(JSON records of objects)
=====

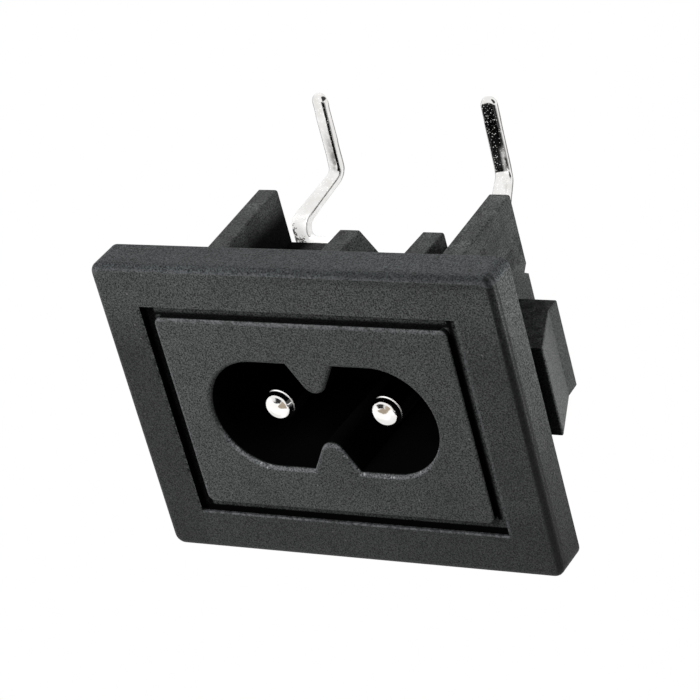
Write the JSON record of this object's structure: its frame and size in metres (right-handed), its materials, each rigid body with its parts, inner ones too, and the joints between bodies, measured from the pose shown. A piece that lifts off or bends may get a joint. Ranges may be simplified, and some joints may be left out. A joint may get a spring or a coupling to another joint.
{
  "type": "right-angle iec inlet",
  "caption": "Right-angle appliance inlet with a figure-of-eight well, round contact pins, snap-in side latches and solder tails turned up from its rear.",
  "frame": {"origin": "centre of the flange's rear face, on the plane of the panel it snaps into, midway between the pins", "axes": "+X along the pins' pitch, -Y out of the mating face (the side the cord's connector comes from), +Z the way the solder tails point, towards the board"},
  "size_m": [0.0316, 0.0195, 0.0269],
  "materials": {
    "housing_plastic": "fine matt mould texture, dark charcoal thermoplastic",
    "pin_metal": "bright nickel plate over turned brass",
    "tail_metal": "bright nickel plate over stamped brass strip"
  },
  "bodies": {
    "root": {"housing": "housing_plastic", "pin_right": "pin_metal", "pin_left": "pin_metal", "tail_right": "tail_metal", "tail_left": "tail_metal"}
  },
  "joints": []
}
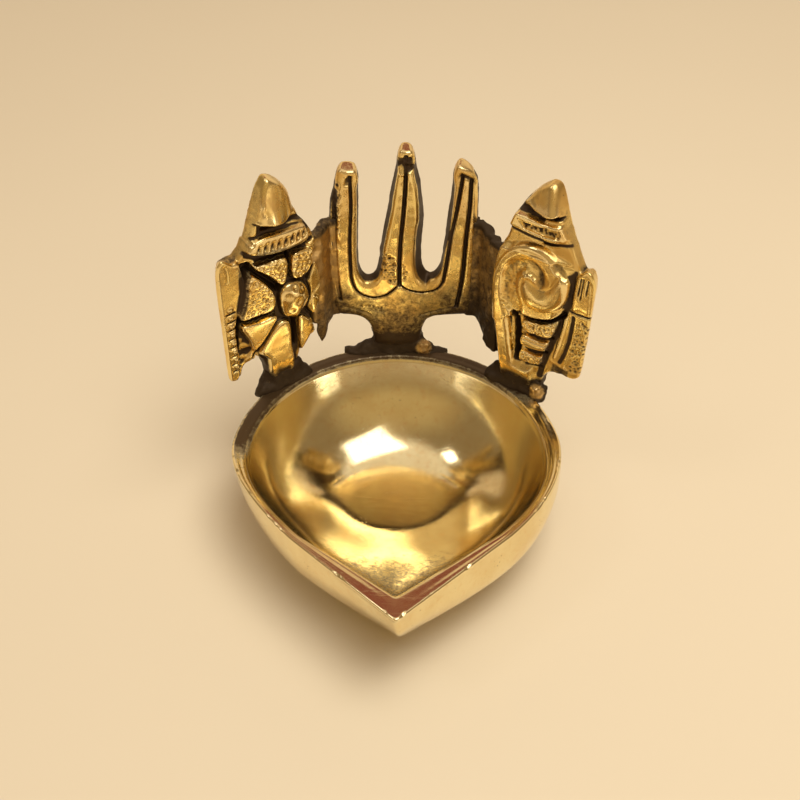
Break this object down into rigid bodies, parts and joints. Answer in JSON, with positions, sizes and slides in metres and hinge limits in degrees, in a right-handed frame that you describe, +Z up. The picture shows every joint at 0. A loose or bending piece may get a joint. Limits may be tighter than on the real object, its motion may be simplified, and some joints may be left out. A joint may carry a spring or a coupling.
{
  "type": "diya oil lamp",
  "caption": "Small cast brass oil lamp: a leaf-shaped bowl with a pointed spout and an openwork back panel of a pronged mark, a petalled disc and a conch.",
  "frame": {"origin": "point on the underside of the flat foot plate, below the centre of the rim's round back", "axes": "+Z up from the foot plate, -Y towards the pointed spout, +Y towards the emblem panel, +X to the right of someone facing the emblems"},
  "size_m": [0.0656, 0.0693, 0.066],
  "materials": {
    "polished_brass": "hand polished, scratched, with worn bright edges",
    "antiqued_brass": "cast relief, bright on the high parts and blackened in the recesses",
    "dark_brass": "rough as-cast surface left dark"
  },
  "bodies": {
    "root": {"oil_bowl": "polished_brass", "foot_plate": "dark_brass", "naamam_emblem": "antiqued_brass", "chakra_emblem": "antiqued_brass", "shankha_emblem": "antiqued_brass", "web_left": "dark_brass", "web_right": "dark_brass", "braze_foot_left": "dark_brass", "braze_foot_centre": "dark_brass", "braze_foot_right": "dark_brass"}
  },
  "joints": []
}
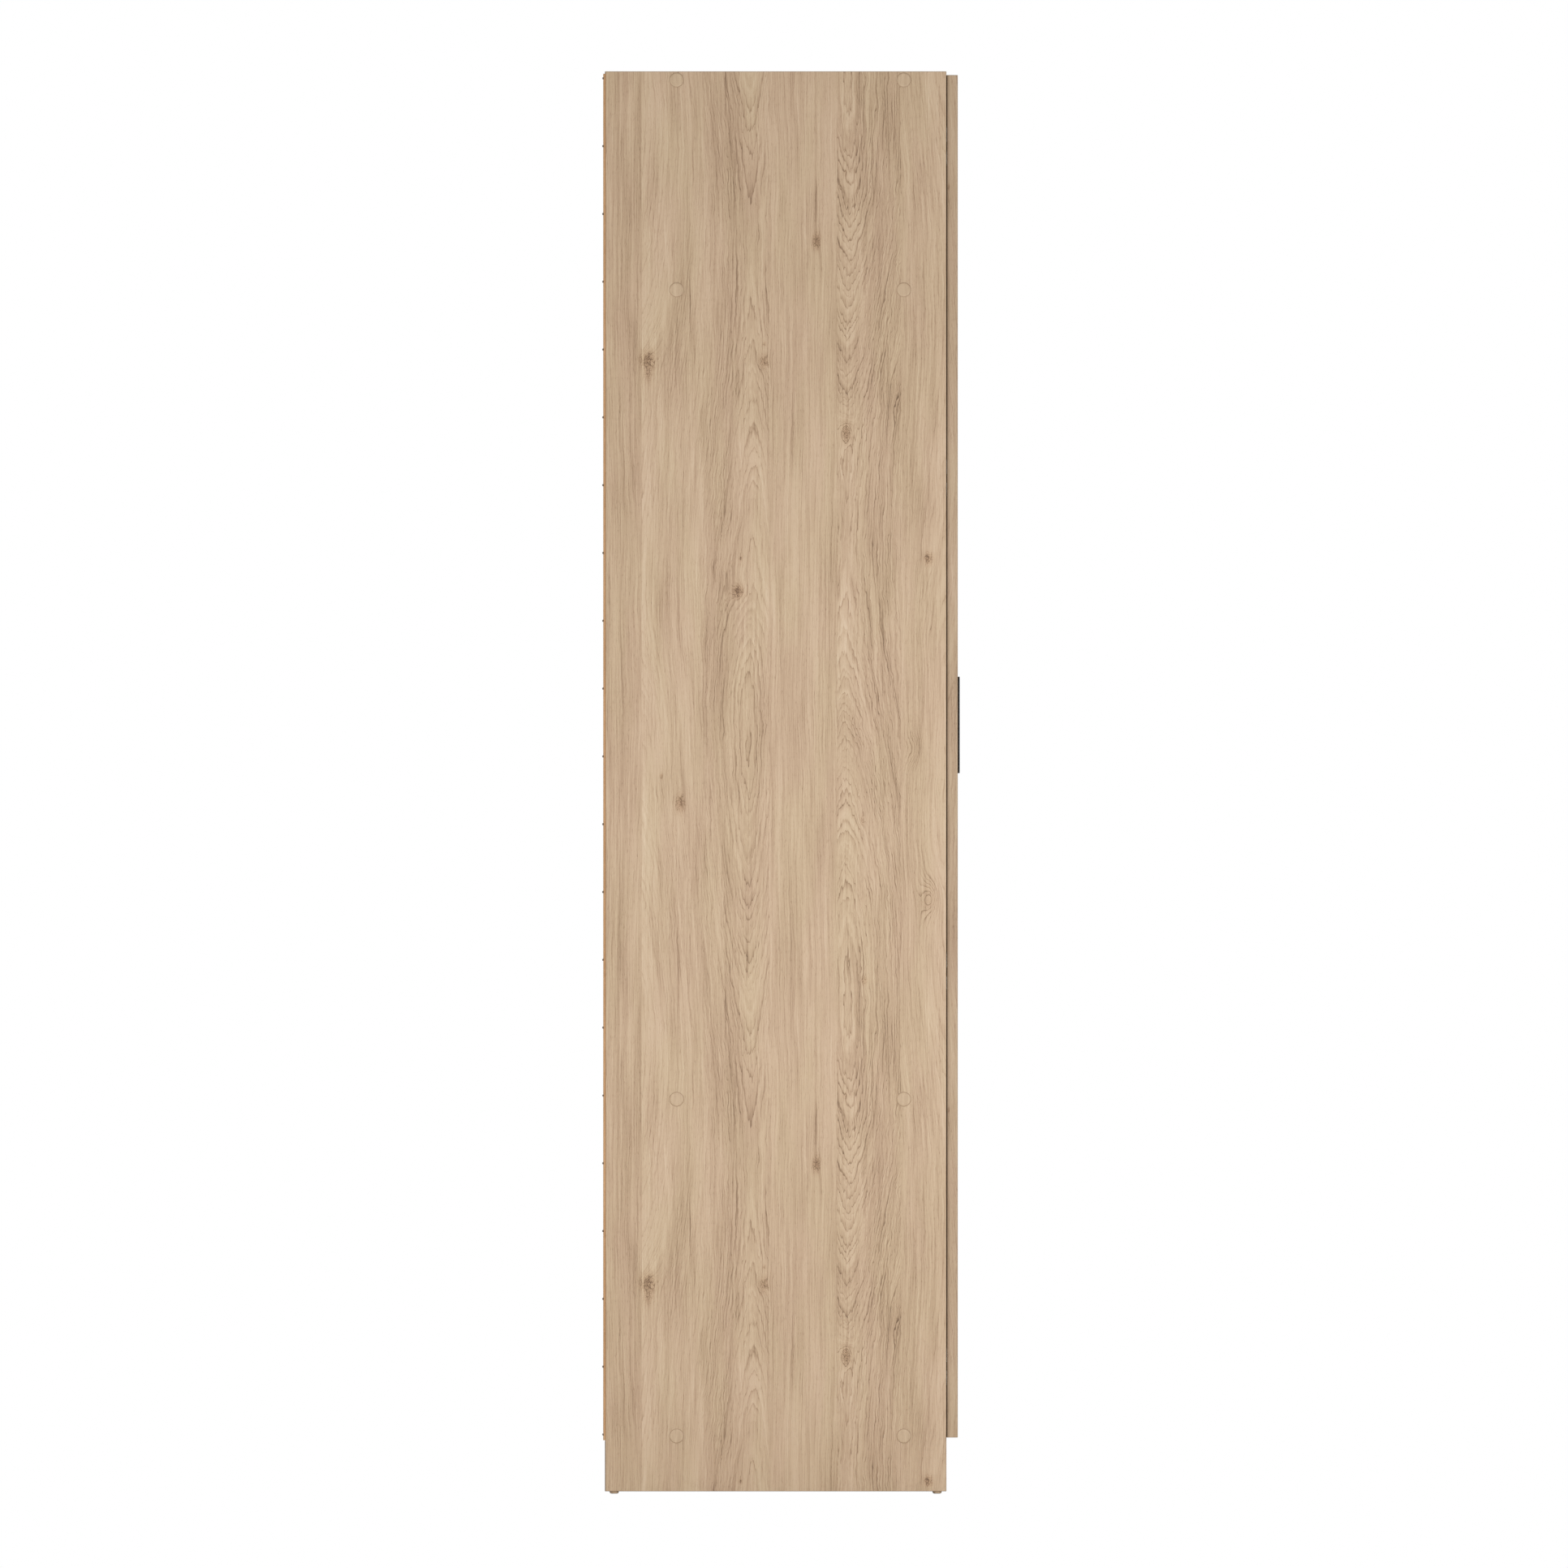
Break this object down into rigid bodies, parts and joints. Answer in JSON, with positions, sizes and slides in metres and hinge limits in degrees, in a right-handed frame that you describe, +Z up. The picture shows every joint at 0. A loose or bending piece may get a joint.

=====

PROBLEM STATEMENT:
Each entry above is to be printed again exactly.

TASK RESULT:
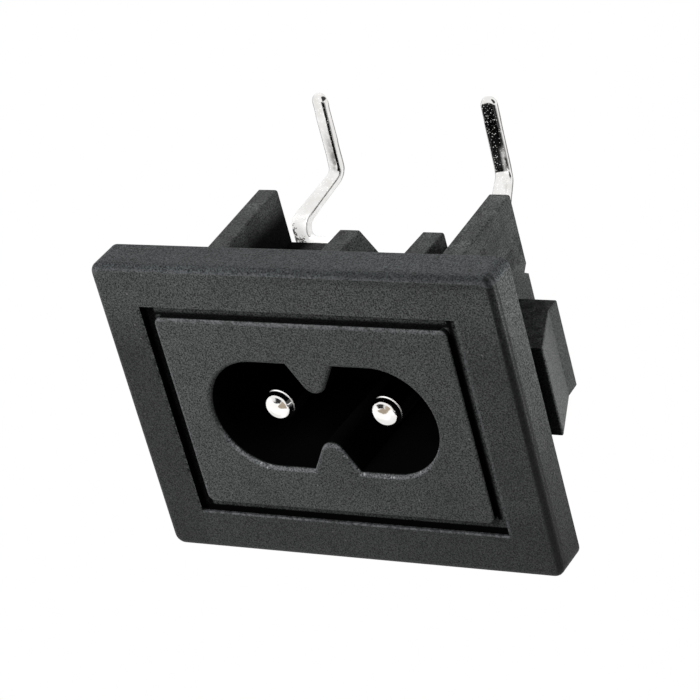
Write the JSON record of this object's structure: its frame and size in metres (right-handed), its materials, each rigid body with its parts, inner ones too, and the joints between bodies, measured from the pose shown. A piece that lifts off or bends may get a joint. Ranges may be simplified, and some joints may be left out. A joint may get a spring or a coupling to another joint.
{
  "type": "right-angle iec inlet",
  "caption": "Right-angle appliance inlet with a figure-of-eight well, round contact pins, snap-in side latches and solder tails turned up from its rear.",
  "frame": {"origin": "centre of the flange's rear face, on the plane of the panel it snaps into, midway between the pins", "axes": "+X along the pins' pitch, -Y out of the mating face (the side the cord's connector comes from), +Z the way the solder tails point, towards the board"},
  "size_m": [0.0316, 0.0195, 0.0269],
  "materials": {
    "housing_plastic": "fine matt mould texture, dark charcoal thermoplastic",
    "pin_metal": "bright nickel plate over turned brass",
    "tail_metal": "bright nickel plate over stamped brass strip"
  },
  "bodies": {
    "root": {"housing": "housing_plastic", "pin_right": "pin_metal", "pin_left": "pin_metal", "tail_right": "tail_metal", "tail_left": "tail_metal"}
  },
  "joints": []
}
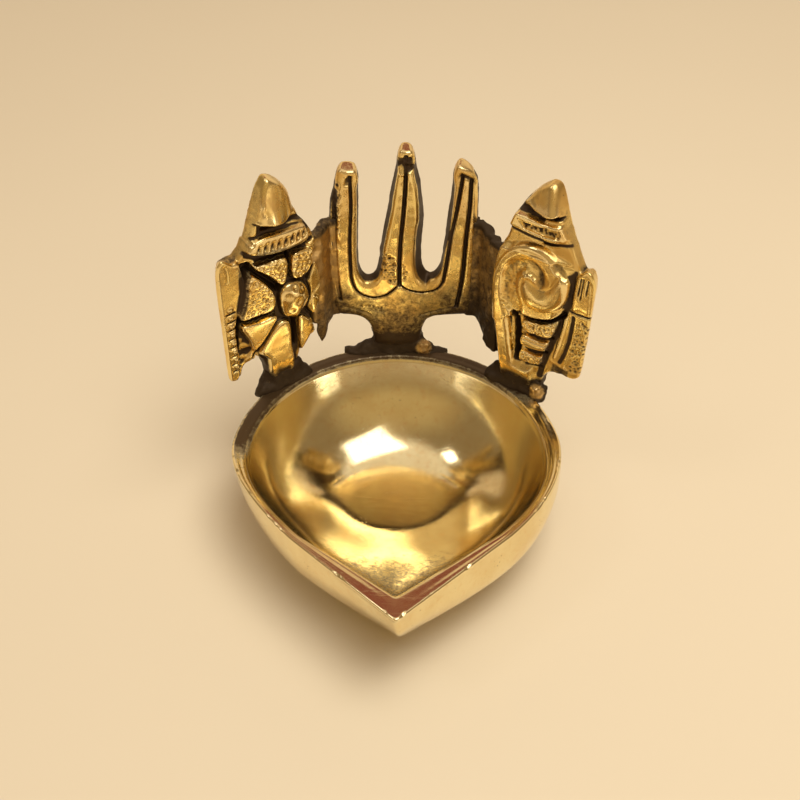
Break this object down into rigid bodies, parts and joints. Answer in JSON, with positions, sizes and slides in metres and hinge limits in degrees, in a right-handed frame that you describe, +Z up. The picture shows every joint at 0. A loose or bending piece may get a joint. Limits may be tighter than on the real object, its motion may be simplified, and some joints may be left out. A joint may carry a spring or a coupling.
{
  "type": "diya oil lamp",
  "caption": "Small cast brass oil lamp: a leaf-shaped bowl with a pointed spout and an openwork back panel of a pronged mark, a petalled disc and a conch.",
  "frame": {"origin": "point on the underside of the flat foot plate, below the centre of the rim's round back", "axes": "+Z up from the foot plate, -Y towards the pointed spout, +Y towards the emblem panel, +X to the right of someone facing the emblems"},
  "size_m": [0.0656, 0.0693, 0.066],
  "materials": {
    "polished_brass": "hand polished, scratched, with worn bright edges",
    "antiqued_brass": "cast relief, bright on the high parts and blackened in the recesses",
    "dark_brass": "rough as-cast surface left dark"
  },
  "bodies": {
    "root": {"oil_bowl": "polished_brass", "foot_plate": "dark_brass", "naamam_emblem": "antiqued_brass", "chakra_emblem": "antiqued_brass", "shankha_emblem": "antiqued_brass", "web_left": "dark_brass", "web_right": "dark_brass", "braze_foot_left": "dark_brass", "braze_foot_centre": "dark_brass", "braze_foot_right": "dark_brass"}
  },
  "joints": []
}
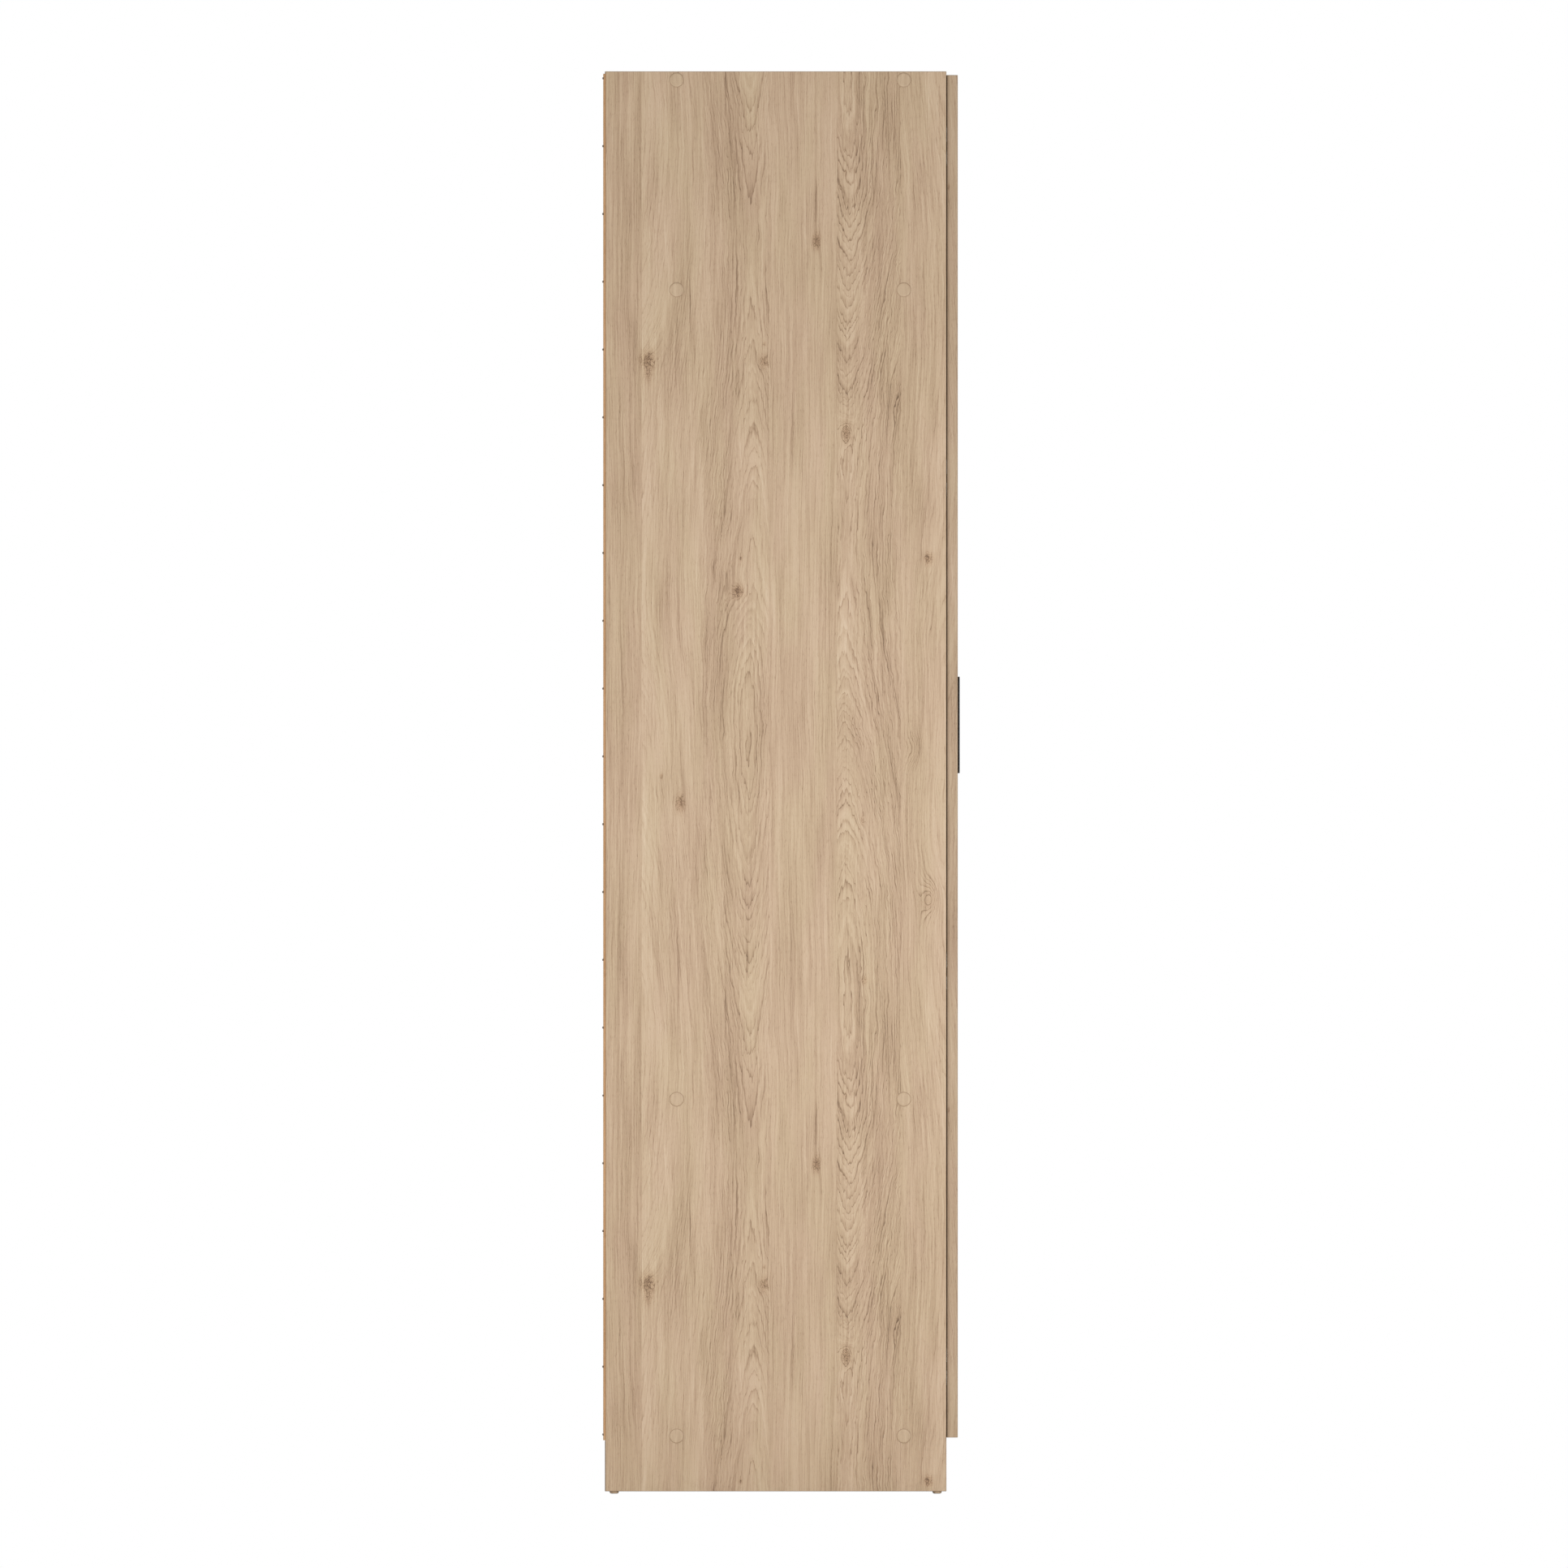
Break this object down into rigid bodies, parts and joints. Answer in JSON, with positions, sizes and slides in metres and hinge limits in degrees, in a right-handed frame that you describe, +Z up. The picture shows every joint at 0. A loose or bending piece may get a joint.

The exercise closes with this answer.